Solving for $\hat{A}\psi(x)=\psi(x+b)$

[CalcYouLater]

Homework Statement

Given operator $$\hat{A}=exp({b}\frac{d}{dx})$$ where b is a constant, show that:

$$\hat{A}\psi(x)=\psi(x+b)$$

Homework Equations

The Attempt at a Solution

I have no idea with this one. If I understand correctly the operator, A, says take the derivative of (something) with respect to x, multiply the result by b, and then exponentiate it.
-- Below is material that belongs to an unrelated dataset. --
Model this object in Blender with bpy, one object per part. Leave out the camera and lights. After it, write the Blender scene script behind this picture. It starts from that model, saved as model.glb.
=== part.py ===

A pointer would be much appreciated here.

 

[vela]

It's usually a good idea to consider an infinitesimal change first and then deduce the result for a finite change.

 

[diazona]

You haven't quite gotten the meaning of the exponential notation correct, which is why you're confused A function of an operator is defined by its series expansion,
$$f(\hat{D}) = f_0 + f_1 \hat{D} + f_2 \hat{D}^2 + \cdots$$
Typically the function f is one that can be expanded in a Maclaurin series (Taylor series around 0), so in that case the coefficients $f_n$ are just the same coefficients that appear in the Maclaurin series:
$$f_n = \frac{1}{n!}f^{(n)}(0)$$
For the exponential function, the series is
$$e^x = 1 + x + \frac{x^2}{2} + \cdots$$
so the operator $$e^{\hat{D}}$$ is defined as
$$e^{\hat{D}} = 1 + \hat{D} + \frac{\hat{D}^2}{2} + \cdots$$
In your case, $\hat{D}$ is multiplication by a constant composed with the derivative operator $\mathrm{d}/\mathrm{d}x$, so the notation $\hat{D}^n$ is effectively telling you to take the n'th derivative and then multiply by $b^n$. This would of course be applied to whatever the operator is acting on - for example, in
$$e^{b\mathrm{d}/\mathrm{d}x}\psi(x)$$
each term would be produced by differentiating ψ(x) some number of times and then multiplying by b that many times.

 

[CalcYouLater]

Oh I see! Thank you both for responding. Interesting that it yields the series expansion for psi of (x+b). Learning operator basics and notation is turning out harder than I expected.